The widely popular Boru soap opera is perhaps the best example of ultra nationalist popular culture.
The series, which bears a wolf logo, follows a Turkish special forces unit (described as the "lone wolves") fighting, and usually killing, stereotypically dressed Kurds in southeastern Turkey.
The Syrian civil war and a general security crisis in the Middle East triggered a large wave of migration that stoked fears among Turkish nationalists who rose in response
- Berk Esen, analyst
The series is filled with references to flag, soil and insidious foreign plots.
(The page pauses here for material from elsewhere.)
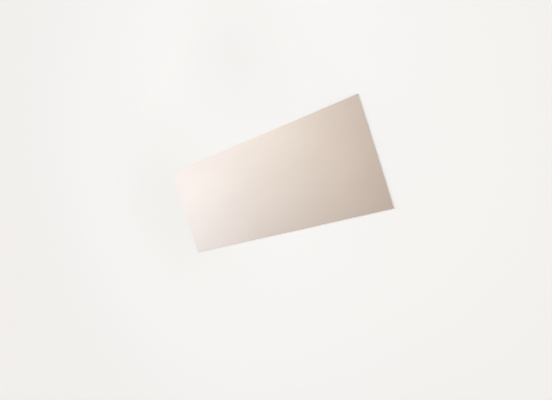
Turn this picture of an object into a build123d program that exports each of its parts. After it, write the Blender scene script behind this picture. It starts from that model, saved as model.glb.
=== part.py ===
from build123d import *
import os

# A paper-faced gypsum wall sheet, lying on its back with its face up.
# X runs along the sheet, Y across it and Z out of its face.
# The origin is the middle of the back, where the sheet rests.

# The sheet as it is sold: 12 ft by 54 in by half an inch
LENGTH = 3657.6
WIDTH = 1371.6
THICKNESS = 12.7

# The two long edges are pressed thinner on the face side, so that joint tape and filler end up flush
TAPER_WIDTH = 60.0
TAPER_DEPTH = 1.8
SHOULDER_RADIUS = 500.0  # the soft bend where the flat face becomes the taper

# The face paper is creased round each long edge and folded on to the back
FACE_CREASE_RADIUS = 1.6
BACK_CREASE_RADIUS = 0.9
FOLD_WIDTH = 24.0  # of the face paper that shows on the back, measured from the edge
BACK_PAPER_THICKNESS = 0.35  # the back paper overlaps the fold, so its border stands this proud


def half_section_corners():
    """The corners of the section's +Y half, from the middle of the back round to the middle of the face."""
    side = WIDTH / 2
    fold_start = side - FOLD_WIDTH
    taper_start = side - TAPER_WIDTH
    edge_top = THICKNESS - TAPER_DEPTH
    return {
        "back_middle": (0, 0),
        "back_paper_border": (fold_start, 0),
        "fold_start": (fold_start, BACK_PAPER_THICKNESS),
        "back_crease": (side, BACK_PAPER_THICKNESS),
        "face_crease": (side, edge_top),
        "shoulder": (taper_start, THICKNESS),
        "face_middle": (0, THICKNESS),
    }


def rounded(section, corner, radius):
    """The section with its vertex nearest to a corner rounded."""
    vertex = section.vertices().sort_by_distance(corner)[0]
    return fillet(vertex, radius)


def sheet_section():
    """The whole cross-section: X of the sketch is the sheet's width, Y its thickness."""
    corners = half_section_corners()
    half = make_face(Polyline(*corners.values(), close=True))
    half = rounded(half, corners["back_crease"], BACK_CREASE_RADIUS)
    half = rounded(half, corners["face_crease"], FACE_CREASE_RADIUS)
    half = rounded(half, corners["shoulder"], SHOULDER_RADIUS)
    return half + mirror(half, about=Plane.YZ)


def drywall_sheet():
    """The section drawn out along the sheet, with both ends sawn square."""
    across = Plane(origin=(0, 0, 0), x_dir=(0, 1, 0), z_dir=(1, 0, 0))
    sheet = extrude(across * sheet_section(), LENGTH / 2, both=True)
    sheet.label = "drywall_sheet"
    return sheet


os.makedirs("parts", exist_ok=True)
export_step(drywall_sheet(), "parts/drywall_sheet.step")
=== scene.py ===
import math
from random import Random

import bpy
import numpy as np
from mathutils import Matrix, Vector, noise


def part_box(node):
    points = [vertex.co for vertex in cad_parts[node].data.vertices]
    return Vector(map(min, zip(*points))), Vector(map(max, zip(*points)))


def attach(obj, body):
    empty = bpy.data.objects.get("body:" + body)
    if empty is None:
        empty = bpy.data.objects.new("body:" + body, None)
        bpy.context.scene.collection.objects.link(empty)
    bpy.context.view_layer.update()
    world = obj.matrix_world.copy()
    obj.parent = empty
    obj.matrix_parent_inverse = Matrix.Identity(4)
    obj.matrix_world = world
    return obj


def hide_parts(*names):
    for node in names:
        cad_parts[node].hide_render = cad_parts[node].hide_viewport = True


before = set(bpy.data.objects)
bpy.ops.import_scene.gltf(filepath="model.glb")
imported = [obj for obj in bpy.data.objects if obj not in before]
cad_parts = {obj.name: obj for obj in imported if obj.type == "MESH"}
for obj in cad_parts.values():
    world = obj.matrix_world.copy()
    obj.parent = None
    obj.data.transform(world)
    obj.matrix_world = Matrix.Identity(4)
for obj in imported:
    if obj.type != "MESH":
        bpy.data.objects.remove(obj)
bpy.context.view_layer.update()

# The sheet lies on its back: X runs along it, Y across it and Z out of its face.
# All lengths are in metres.
MM = 0.001

# The section, as the source of the solid has it
TAPER_WIDTH = 60 * MM
TAPER_DEPTH = 1.8 * MM
SHOULDER_RADIUS = 500 * MM
FACE_CREASE_RADIUS = 1.6 * MM
BACK_CREASE_RADIUS = 0.9 * MM
FOLD_WIDTH = 24 * MM
PAPER_THICKNESS = 0.35 * MM
LAP_BEVEL = 0.15 * MM  # of the back paper's border, where it laps the folded face paper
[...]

This year, extra showings were organised for the second anniversary of the failed July 2016 coup attempt.
This is more evidence of a social trend that has only recently begun to emerge in Turkish politics, according to Kadercan.
"Pop culture is not the driver of ultra-nationalist sentiments, but it is responding to an existing demand, especially for secular versions," he said.
At a time of weakening nation states in the region, many Turkish citizens have turned to a more aggressive form of nationalism, says Berk Esen, assistant professor of international relations at Ankara's Bilkent University.
"The Syrian civil war and a general security crisis in the Middle East triggered a large wave of migration that stoked fears among Turkish nationalists who rose in response," Esen told MEE.
Now Turkish ultra-nationalism looks set to have a heavier and heavier presence, not just on Turkey's television screens but at the highest levels of Turkish politics.